▶ **Job**: Retype, exactly as written, every line from the one containing "color([0.16, 0.15, 0.14])" down to the one containing "CAMERA_SHIFT = 0.08", including both, and nothing else.

▶ **Data shown**:

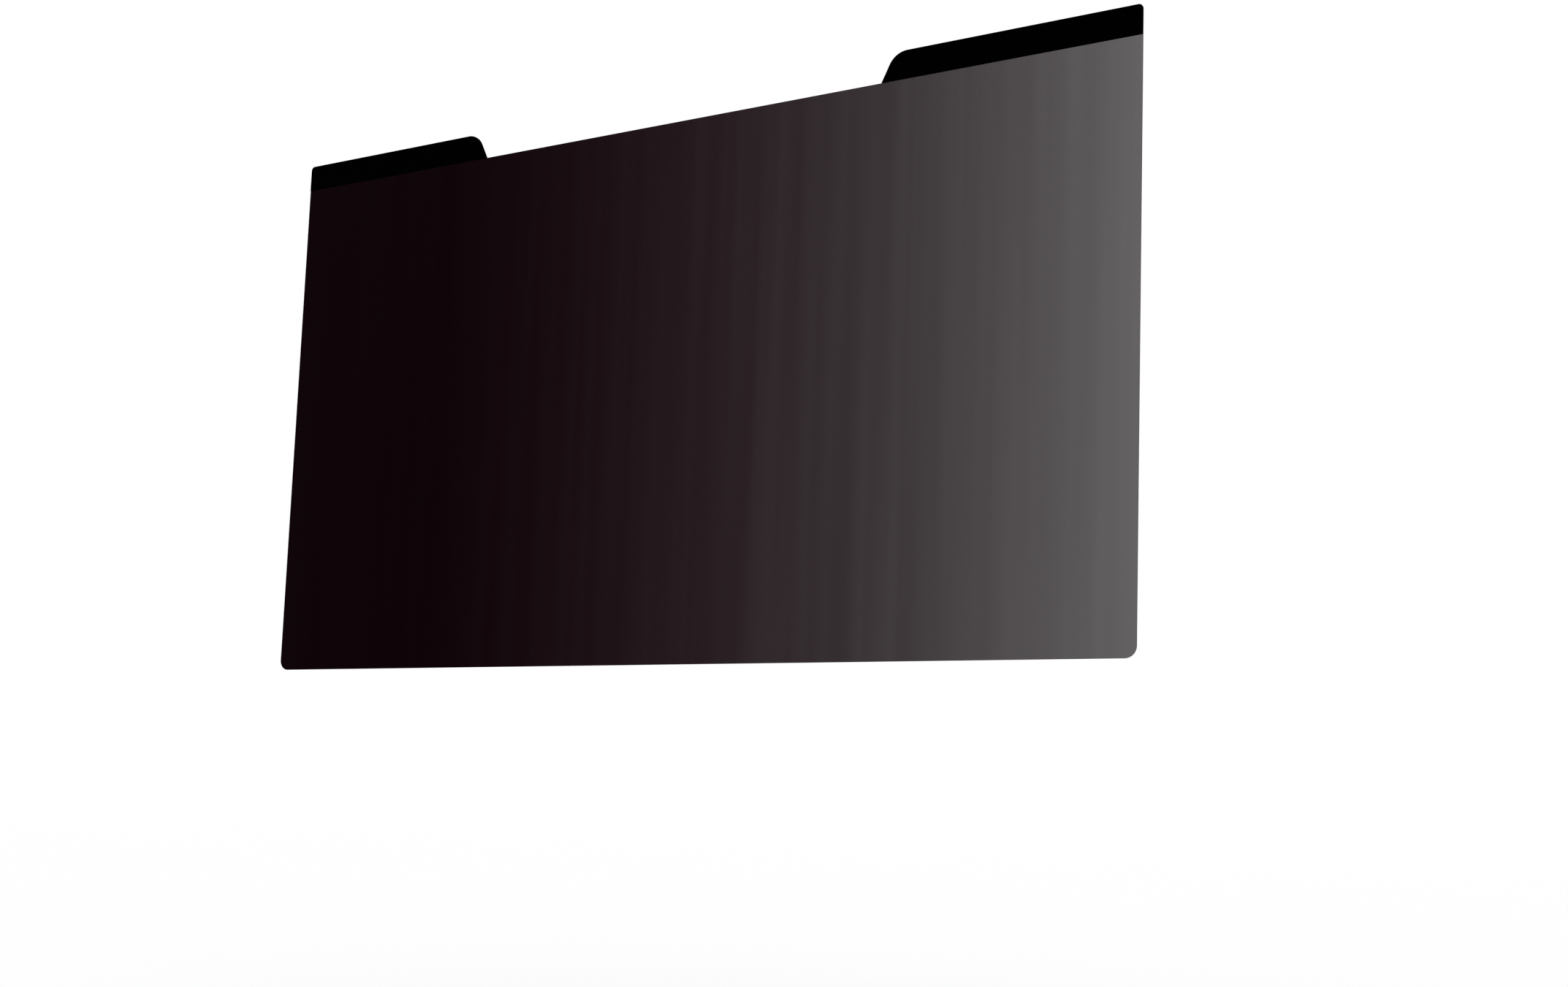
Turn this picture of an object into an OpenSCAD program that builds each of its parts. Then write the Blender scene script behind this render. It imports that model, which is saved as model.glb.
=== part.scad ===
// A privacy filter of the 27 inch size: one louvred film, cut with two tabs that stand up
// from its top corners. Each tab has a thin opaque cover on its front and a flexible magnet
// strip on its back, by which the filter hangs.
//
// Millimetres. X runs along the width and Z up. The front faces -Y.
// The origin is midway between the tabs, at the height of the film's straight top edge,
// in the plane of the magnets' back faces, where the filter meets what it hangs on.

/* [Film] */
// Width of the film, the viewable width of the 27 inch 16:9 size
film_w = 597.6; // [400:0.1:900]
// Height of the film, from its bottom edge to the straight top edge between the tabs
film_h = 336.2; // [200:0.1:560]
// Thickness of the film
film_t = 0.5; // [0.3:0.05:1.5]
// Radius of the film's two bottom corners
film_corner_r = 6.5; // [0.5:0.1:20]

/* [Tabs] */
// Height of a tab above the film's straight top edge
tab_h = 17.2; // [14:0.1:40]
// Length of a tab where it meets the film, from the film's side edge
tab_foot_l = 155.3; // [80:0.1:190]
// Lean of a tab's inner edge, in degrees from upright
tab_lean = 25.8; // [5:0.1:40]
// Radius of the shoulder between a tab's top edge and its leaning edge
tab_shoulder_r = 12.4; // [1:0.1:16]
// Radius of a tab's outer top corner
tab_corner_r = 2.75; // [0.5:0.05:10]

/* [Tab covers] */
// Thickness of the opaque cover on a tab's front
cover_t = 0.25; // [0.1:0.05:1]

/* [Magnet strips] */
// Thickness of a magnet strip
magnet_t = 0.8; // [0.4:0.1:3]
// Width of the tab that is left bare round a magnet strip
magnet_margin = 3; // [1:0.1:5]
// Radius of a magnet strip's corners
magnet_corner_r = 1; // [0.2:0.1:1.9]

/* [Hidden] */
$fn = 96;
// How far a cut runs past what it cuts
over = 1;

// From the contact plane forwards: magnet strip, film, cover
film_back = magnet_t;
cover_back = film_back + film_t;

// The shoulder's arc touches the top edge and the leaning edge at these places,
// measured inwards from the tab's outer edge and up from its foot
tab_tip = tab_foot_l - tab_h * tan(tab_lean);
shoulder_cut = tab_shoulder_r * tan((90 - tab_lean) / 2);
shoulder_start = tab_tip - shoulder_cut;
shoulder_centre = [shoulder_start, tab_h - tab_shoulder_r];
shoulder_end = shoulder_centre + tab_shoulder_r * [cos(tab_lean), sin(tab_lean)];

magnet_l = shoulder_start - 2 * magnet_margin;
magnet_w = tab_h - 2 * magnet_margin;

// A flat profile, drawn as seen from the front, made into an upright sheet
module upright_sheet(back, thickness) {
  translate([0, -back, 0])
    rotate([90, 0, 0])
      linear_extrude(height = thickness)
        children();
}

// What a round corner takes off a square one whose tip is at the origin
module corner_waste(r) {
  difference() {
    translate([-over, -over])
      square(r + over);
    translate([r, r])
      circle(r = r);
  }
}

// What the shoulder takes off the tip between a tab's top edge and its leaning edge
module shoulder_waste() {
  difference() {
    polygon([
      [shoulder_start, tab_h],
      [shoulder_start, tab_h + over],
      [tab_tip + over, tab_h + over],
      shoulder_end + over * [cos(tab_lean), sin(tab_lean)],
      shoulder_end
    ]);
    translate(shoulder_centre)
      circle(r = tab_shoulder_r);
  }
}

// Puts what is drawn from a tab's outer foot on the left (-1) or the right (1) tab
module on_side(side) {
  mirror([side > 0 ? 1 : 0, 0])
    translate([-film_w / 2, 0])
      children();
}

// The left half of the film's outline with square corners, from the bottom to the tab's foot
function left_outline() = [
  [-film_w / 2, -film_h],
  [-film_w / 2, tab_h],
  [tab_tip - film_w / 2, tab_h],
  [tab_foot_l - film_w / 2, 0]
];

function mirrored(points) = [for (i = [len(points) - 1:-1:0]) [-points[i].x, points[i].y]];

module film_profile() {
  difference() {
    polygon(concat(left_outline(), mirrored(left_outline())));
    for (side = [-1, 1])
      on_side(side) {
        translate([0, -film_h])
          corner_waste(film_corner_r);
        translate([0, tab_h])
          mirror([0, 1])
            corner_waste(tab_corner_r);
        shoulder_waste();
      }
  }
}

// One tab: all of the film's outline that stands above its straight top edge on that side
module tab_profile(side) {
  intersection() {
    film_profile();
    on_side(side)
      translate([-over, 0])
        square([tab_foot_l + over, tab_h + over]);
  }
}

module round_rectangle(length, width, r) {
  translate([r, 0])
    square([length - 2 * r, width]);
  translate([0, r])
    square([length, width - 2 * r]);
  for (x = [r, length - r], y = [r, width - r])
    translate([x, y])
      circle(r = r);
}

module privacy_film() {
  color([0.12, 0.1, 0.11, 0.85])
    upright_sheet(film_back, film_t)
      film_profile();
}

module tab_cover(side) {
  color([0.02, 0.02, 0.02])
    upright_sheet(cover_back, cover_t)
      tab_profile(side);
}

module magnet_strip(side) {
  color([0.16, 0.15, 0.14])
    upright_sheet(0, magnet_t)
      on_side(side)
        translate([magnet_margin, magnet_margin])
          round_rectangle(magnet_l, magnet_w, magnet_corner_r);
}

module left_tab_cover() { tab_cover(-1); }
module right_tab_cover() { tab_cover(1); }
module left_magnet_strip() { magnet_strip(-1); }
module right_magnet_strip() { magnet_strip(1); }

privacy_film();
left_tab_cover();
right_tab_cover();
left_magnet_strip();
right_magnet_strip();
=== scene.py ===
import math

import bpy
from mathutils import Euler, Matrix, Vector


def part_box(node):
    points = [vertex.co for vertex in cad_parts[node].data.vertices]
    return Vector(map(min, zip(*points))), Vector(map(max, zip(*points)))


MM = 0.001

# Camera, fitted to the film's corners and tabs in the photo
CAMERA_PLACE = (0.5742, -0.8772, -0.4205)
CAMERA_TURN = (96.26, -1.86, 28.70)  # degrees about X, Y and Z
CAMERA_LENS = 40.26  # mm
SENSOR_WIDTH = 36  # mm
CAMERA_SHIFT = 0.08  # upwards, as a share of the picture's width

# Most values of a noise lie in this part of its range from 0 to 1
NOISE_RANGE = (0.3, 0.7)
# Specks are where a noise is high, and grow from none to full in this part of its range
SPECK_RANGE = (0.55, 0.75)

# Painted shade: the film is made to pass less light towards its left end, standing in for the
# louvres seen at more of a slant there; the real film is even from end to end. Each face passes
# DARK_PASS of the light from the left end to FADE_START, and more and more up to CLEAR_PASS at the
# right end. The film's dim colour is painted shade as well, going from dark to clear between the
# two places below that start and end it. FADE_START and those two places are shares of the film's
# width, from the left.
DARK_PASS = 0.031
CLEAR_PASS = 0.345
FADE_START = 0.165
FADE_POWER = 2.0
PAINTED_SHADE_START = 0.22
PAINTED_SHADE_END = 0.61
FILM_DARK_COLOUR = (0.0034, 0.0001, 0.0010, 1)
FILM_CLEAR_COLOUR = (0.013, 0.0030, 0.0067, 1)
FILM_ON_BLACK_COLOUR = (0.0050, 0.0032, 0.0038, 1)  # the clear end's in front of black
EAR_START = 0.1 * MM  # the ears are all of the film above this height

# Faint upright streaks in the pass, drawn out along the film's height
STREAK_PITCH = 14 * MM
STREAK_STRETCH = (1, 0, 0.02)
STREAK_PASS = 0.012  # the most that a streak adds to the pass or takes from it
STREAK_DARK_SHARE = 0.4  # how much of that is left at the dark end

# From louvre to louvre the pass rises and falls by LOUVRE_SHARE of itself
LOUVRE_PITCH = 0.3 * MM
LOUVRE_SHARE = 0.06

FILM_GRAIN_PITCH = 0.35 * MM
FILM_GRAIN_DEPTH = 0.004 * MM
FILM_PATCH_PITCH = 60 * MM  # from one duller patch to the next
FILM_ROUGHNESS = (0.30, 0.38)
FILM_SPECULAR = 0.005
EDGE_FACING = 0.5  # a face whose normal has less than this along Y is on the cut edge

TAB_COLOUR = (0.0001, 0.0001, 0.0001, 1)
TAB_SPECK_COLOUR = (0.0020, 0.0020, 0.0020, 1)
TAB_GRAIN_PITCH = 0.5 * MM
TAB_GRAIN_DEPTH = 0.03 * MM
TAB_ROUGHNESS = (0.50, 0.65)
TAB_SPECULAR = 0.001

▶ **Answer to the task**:
  color([0.16, 0.15, 0.14])
    upright_sheet(0, magnet_t)
      on_side(side)
        translate([magnet_margin, magnet_margin])
          round_rectangle(magnet_l, magnet_w, magnet_corner_r);
}

module left_tab_cover() { tab_cover(-1); }
module right_tab_cover() { tab_cover(1); }
module left_magnet_strip() { magnet_strip(-1); }
module right_magnet_strip() { magnet_strip(1); }

privacy_film();
left_tab_cover();
right_tab_cover();
left_magnet_strip();
right_magnet_strip();
=== scene.py ===
import math

import bpy
from mathutils import Euler, Matrix, Vector


def part_box(node):
    points = [vertex.co for vertex in cad_parts[node].data.vertices]
    return Vector(map(min, zip(*points))), Vector(map(max, zip(*points)))


MM = 0.001

# Camera, fitted to the film's corners and tabs in the photo
CAMERA_PLACE = (0.5742, -0.8772, -0.4205)
CAMERA_TURN = (96.26, -1.86, 28.70)  # degrees about X, Y and Z
CAMERA_LENS = 40.26  # mm
SENSOR_WIDTH = 36  # mm
CAMERA_SHIFT = 0.08  # upwards, as a share of the picture's width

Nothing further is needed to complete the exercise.